▶ **STATED EXERCISE**
Quote every line from the top of the listing down to and including the line that contains "or on itself.".

▶ **DATA**
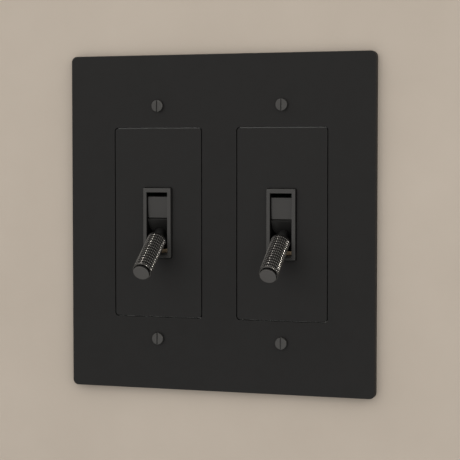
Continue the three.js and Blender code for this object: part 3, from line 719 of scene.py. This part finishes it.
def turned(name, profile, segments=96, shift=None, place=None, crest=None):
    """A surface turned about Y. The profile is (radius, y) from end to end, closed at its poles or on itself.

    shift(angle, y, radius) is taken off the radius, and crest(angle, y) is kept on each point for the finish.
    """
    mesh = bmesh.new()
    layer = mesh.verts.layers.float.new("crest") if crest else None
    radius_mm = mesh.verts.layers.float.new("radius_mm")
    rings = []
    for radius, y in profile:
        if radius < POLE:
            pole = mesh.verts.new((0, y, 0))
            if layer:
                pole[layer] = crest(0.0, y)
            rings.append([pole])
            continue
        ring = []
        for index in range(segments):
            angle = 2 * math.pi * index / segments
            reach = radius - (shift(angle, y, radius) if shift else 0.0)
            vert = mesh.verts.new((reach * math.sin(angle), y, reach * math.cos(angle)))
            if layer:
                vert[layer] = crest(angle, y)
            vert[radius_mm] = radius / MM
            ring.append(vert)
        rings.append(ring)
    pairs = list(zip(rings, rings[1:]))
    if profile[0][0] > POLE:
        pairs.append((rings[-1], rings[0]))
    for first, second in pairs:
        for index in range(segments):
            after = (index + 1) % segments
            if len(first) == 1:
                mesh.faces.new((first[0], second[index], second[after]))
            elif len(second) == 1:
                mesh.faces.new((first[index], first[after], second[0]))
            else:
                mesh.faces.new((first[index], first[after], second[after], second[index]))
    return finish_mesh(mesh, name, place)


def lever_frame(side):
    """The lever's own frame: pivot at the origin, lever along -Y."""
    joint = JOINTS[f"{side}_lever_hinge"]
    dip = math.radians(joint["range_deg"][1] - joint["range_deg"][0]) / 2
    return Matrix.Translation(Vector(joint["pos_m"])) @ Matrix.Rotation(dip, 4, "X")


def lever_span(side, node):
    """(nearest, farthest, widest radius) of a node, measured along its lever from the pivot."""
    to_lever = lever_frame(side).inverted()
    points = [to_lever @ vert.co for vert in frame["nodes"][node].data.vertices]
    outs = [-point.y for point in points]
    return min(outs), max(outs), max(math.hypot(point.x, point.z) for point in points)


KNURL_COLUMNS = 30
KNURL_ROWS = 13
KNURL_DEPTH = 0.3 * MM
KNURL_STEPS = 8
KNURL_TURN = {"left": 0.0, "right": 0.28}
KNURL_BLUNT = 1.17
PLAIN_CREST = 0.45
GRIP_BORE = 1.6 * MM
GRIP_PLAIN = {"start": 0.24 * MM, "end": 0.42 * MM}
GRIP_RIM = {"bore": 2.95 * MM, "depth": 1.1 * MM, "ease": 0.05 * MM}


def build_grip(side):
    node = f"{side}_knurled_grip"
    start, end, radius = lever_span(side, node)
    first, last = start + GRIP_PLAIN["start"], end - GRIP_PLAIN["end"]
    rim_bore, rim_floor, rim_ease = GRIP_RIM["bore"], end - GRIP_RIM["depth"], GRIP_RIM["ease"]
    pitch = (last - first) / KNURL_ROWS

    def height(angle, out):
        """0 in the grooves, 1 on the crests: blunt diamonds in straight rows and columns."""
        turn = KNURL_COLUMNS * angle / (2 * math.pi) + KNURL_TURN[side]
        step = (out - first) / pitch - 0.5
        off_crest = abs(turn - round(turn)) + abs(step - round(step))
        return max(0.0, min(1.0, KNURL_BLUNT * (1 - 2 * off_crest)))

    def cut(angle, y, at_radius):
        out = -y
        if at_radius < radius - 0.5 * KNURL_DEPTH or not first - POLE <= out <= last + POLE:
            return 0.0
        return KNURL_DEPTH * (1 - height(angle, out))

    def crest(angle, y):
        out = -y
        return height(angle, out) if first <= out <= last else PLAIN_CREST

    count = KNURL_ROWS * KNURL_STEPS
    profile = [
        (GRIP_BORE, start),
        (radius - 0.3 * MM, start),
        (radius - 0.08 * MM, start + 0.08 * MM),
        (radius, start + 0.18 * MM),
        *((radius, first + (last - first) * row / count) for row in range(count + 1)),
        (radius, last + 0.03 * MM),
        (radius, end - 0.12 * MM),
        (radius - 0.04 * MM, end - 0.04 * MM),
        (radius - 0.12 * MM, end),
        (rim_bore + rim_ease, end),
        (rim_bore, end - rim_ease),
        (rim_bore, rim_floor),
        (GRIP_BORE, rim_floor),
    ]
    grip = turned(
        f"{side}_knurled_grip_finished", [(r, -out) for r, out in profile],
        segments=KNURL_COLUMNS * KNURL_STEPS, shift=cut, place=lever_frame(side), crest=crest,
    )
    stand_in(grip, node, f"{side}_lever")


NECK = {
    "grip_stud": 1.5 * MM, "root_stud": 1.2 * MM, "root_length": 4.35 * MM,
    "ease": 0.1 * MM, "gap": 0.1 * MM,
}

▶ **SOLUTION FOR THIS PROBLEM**
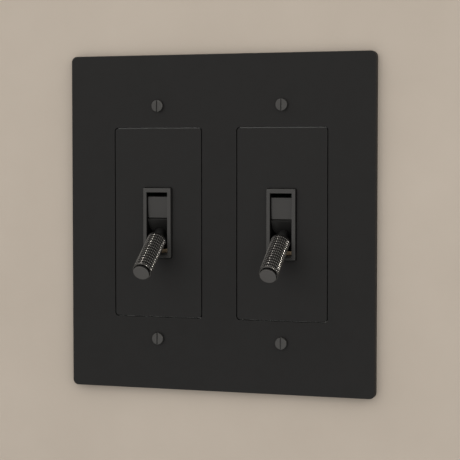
Continue the three.js and Blender code for this object: part 3, from line 719 of scene.py. This part finishes it.
def turned(name, profile, segments=96, shift=None, place=None, crest=None):
    """A surface turned about Y. The profile is (radius, y) from end to end, closed at its poles or on itself.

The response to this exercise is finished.